Scaling up software depends on how much work can genuinely be done in parallel, and that depends on - funnily enough - dependencies between processes.  If Process A produces information Process B needs, then B will have to wait for A before it can get on with its job, or risk a conflict.  I see a similar effect when developers ares working on highly interdependent code, and how better separation of concerns tends to lead to less blocking and fewer merge conflicts. In situations where dependencies make parallelism unworkable, and we're effectively limited to doing the work in series, we can speed things up by using a faster processor.  In software development, that means applying more brain power and experience to a problem. You may know it as "ensemble programming".  Note that the fastest way for a team to complete my Team Mars Rover exercise - because it's a very interconnected problem - is to take turns completing each feature.
https://mastodon.cloud/@jasongorman/111232107335555647

An interesting post from Jason Gorman about when different programming approaches can make sense, like mob/ensemble.

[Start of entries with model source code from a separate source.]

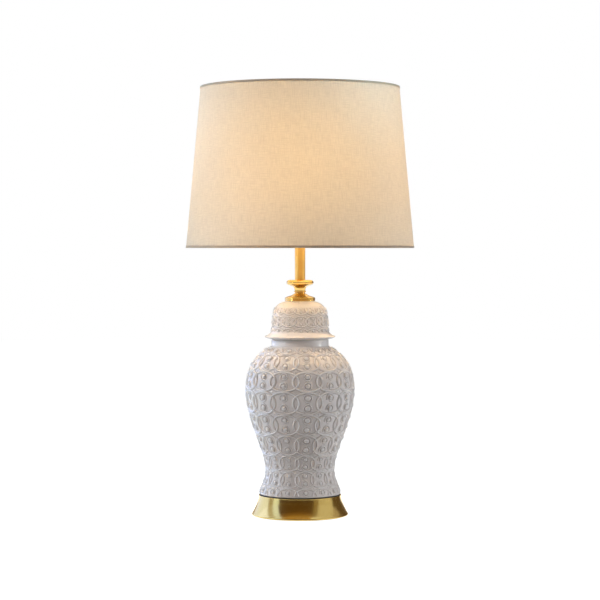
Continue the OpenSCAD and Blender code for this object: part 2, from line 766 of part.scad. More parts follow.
module finial() {
  waist_r = 4.2;
  ball_r = 0.38 * finial_h;
  color("goldenrod") translate([0, 0, harp_seat_z + spider_t]) difference() {
    revolve(concat(
      [[0, 0], [7.6, 0], [7.6, 1.6], [6.4, 2.4], [waist_r + 0.5, 3.2]],
      arc([0, finial_h - ball_r], ball_r, -52, 90, 14)
    ));
    translate([0, 0, -past]) cylinder(r = stud_r + thread_fit, h = stud_h - spider_t + 1 + past);
  }
}

felt_pad();
bottom_cover();
cover_screws();
brass_foot();
cord_bushing();
ballast_weight();
bottom_nut();
bottom_washer();
lamp_pipe();
foot_gasket();
floor_bush();
jar();
lid_seal();
lid();
lid_bush();
cap_washer();
vase_cap();
neck_spacer();
check_ring();
stem_tube();
stem_collar();
harp_saddle();
harp();
left_ferrule();
right_ferrule();
socket_cap();
socket_set_screw();
socket_shell();
socket_sleeve();
socket_core();
screw_shell();
centre_contact();
terminal_screws();
switch_cam();
switch_shaft();
switch_knob();
bulb_globe();
bulb_screw_cap();
bulb_insulator();
bulb_tip();
bulb_led_column();
shade_top_frame();
shade_bottom_ring();
shade_liner();
shade_cloth();
top_hem();
bottom_hem();
finial();
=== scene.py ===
# %% [markdown]
# # Dressing a porcelain table lamp
#
# The lamp stands on z = 0, its axis is the z axis, and all lengths are in metres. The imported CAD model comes
# first and stays fixed, like a jig on a workbench. Every piece made below sits where that model says, so
# nothing has to be fitted by eye.

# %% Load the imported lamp
import json
import math
import bpy
import numpy as np
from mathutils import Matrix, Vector


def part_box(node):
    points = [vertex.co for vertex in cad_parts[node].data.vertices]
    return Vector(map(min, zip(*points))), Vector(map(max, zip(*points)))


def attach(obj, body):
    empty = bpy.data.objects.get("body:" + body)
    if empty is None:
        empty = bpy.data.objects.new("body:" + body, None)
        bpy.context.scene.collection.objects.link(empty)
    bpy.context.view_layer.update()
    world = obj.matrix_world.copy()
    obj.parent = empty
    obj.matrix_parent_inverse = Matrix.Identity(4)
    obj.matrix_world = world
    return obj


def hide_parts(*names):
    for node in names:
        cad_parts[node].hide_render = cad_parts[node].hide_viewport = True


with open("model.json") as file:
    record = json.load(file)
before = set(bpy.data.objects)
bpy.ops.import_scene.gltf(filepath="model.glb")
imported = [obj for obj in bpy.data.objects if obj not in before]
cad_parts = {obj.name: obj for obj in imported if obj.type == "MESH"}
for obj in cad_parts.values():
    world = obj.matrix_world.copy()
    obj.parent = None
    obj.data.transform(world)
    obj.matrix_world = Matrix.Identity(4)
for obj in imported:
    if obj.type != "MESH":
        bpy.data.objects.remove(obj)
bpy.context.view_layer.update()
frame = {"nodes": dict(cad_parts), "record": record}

scene = bpy.context.scene
scene.view_settings.view_transform = "Standard"
MM = 0.001
UM = 0.000001

# %% [markdown]
# ## The camera
#
# A product shot of a tall lamp is taken from far away with a long lens, so that the shade's top and bottom
# edges stay nearly straight. The camera below stands 3 m off and looks down by less than two degrees.

# %% Camera
PICTURE_PX = 600
FOCAL_PX = 1983.35
SENSOR_MM = 36.0
CAMERA_DISTANCE = 3.0427
CAMERA_HEIGHT = 0.407
LOOK_DOWN = 0.025045      # in radians


def in_scene(name, data):
    """A new object with its data, put into the scene."""
    made = bpy.data.objects.new(name, data)
    scene.collection.objects.link(made)
    return made


def mesh_object(name, points, faces, material):
    """A new mesh object with one material."""
    mesh = bpy.data.meshes.new(name)
    mesh.from_pydata(points, [], faces)
    mesh.materials.append(material)
    return in_scene(name, mesh)


camera_data = bpy.data.cameras.new("studio_camera")
camera_data.sensor_width = SENSOR_MM
camera_data.lens = FOCAL_PX / PICTURE_PX * SENSOR_MM
camera = in_scene("studio_camera", camera_data)
camera.location = (0.0, -CAMERA_DISTANCE, CAMERA_HEIGHT)
camera.rotation_euler = (math.pi / 2 - LOOK_DOWN, 0, 0)
scene.camera = camera
print("lens:", round(camera_data.lens, 1), "mm")

# %% [markdown]
# ## Helpers for shader nodes
#
# A material is a small graph. Adding a node, setting its values and linking it each take a line, so one
# helper does all three: a value that is a socket is linked, and any other value is typed in. The helpers
# after it name the few steps that nearly every finish of this lamp takes.


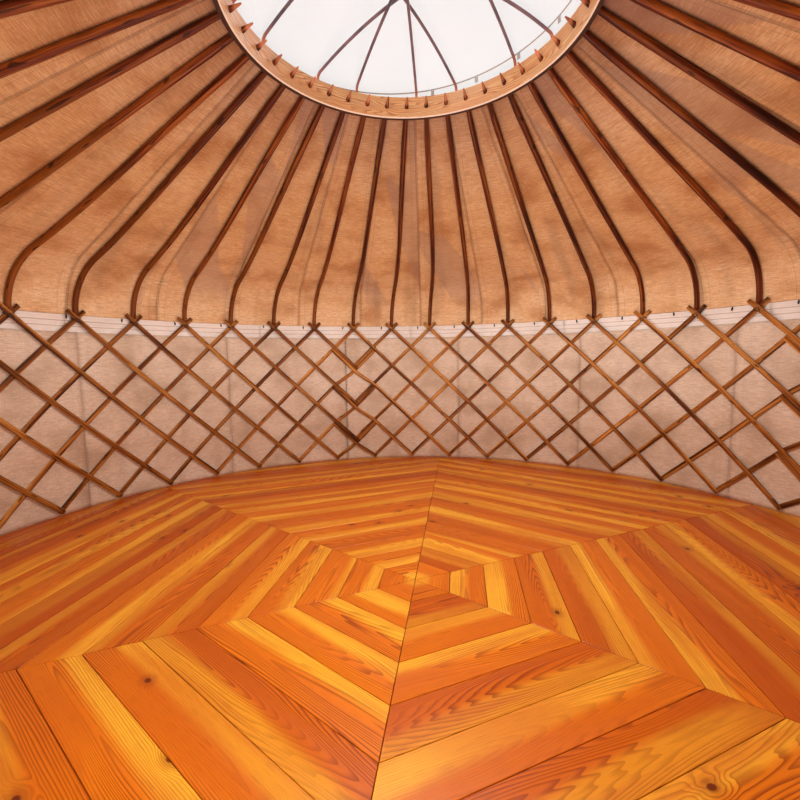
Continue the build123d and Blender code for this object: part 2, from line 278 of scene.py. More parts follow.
def barkedWood(name, light, mid, dark, roughness=0.45, streak=26.0, foot=None, tip=None):
    # a split or turned rod, its grain running along it; foot and tip colours go by height and distance from the middle
    s = Shader(name, roughness, Specular_IOR_Level=0.22)
    grain = s.attribute("grain")
    wide = s.noise(grain, (1.3, streak, 1), 2.0, 0.55)
    fine = s.noise(grain, (7, streak * 5, 1), 1.0, 0.6)
    colour = s.ramp(wide, (0.32, dark), (0.5, mid), (0.68, light))
    x, y, z = s.split(s.place())
    if foot:
        golden = s.plus(s.plus(z, s.times(x, 0.28)), s.times(s.noise(grain, (0.4, 1, 1), 0.0), 0.5))
        colour = s.tint(colour, foot, golden, floorTop + 2.25, floorTop + 1.72, 0.75)
    if tip:
        middle = s.node("ShaderNodeVectorMath", {0: s.join(x, y, 0.0)}, operation="LENGTH").outputs["Value"]
        colour = s.tint(colour, tip, middle, 0.812, 0.79)
    colour = s.tint(colour, dark, fine, 0.45, 0.72, 0.45)
    knots = s.noise(grain, (9, 60, 1), 0.0)
    colour = s.tint(colour, rgb(48, 18, 6), knots, 0.74, 0.80, 0.75)
    tone = s.ramp(s.attribute("tone", "Fac"), (0.0, rgb(188, 172, 158)), (1.0, rgb(255, 250, 244)))
    colour = s.mix(1.0, colour, tone, "MULTIPLY")
    return s.finish(colour, s.bump(wide, 0.4, 0.0014), s.step(fine, 0.3, 0.8, roughness - 0.08, roughness + 0.12))


def bentRingWood():
    # plain-sawn wood bent to a hoop: the grain runs round the ring
    s = Shader("ringWood", 0.42)
    x, y, z = s.split(s.place())
    angle = s.math("ARCTAN2", x, y)
    radius = s.node("ShaderNodeVectorMath", {0: s.join(x, y, 0.0)}, operation="LENGTH").outputs["Value"]
    grain = s.join(s.times(angle, 0.82), z, radius)
    wander = s.noise(grain, (2.2, 12, 4), 2.0, flat=False)
    rings = s.math("DIVIDE", s.plus(z, s.times(wander, 0.15)), 0.0105)
    phase = s.math("FRACT", rings)
    late = s.times(s.step(phase, 0.30, 0.92), s.step(phase, 1.0, 0.92))
    patches = s.noise(grain, (2.0, 18, 3), 2.0, flat=False)
    colour = s.mix(s.step(patches, 0.3, 0.7), rgb(242, 172, 108), rgb(254, 206, 146))
    colour = s.mix(s.times(late, s.step(patches, 0.3, 0.65, 0.35, 0.85)), colour, rgb(190, 104, 48))
    fine = s.noise(grain, (30, 700, 60), 1.0, flat=False)
    colour = s.tint(colour, rgb(160, 90, 44), fine, 0.5, 0.75, 0.2)
    # painted shade on the underside and a painted highlight on the eased edge beside it, set by which way the surface
    # faces
    facing = s.split(s.node("ShaderNodeNewGeometry").outputs["Normal"])[2]
    colour = s.tint(colour, rgb(255, 232, 208), facing, -0.45, -0.60)
    colour = s.tint(colour, rgb(58, 24, 12), facing, -0.84, -0.92)
    return s.finish(colour, s.bump(fine, 0.2, 0.0006))


def bowWood():
    # dark rods that stay orange near their feet
    s = Shader("bowWood", 0.5)
    x, y, z = s.split(s.place())
    streaks = s.noise(s.place(), (9, 9, 9), 2.0, flat=False)
    fine = s.noise(s.place(), (160, 160, 160), 1.0, flat=False)
    colour = s.ramp(streaks, (0.3, rgb(84, 72, 82)), (0.7, rgb(142, 108, 116)))
    foot = s.step(z, house["ringTop"] + 0.07, house["ringTop"] - 0.01)
    colour = s.mix(foot, colour, rgb(222, 124, 74))
    return s.finish(colour, s.bump(fine, 0.3, 0.0008))


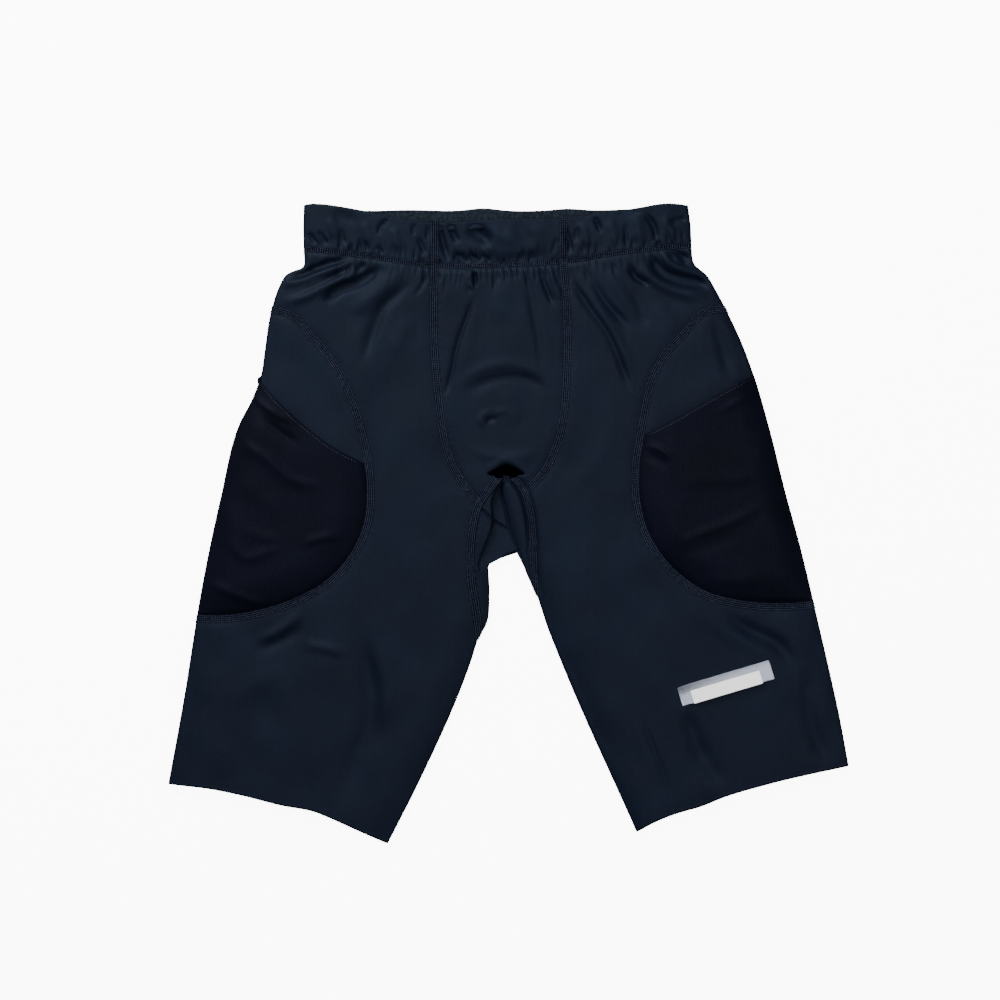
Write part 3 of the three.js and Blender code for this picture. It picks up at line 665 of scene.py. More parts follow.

As I've long argued, building faster than you can learn is waste.  It's kind of like Twyman's Law. If most upfront requirements are wrong, then unless it is in service of learning, most of the time spent following plan is also time spent off course.
https://mastodon.social/@CGLambdin/111267691383514373

I hadn't heard of Twyman's Law before, and didn't feel like the article connected with the post as well as I would have liked, but this post really resonated with me about a key constraint in product development.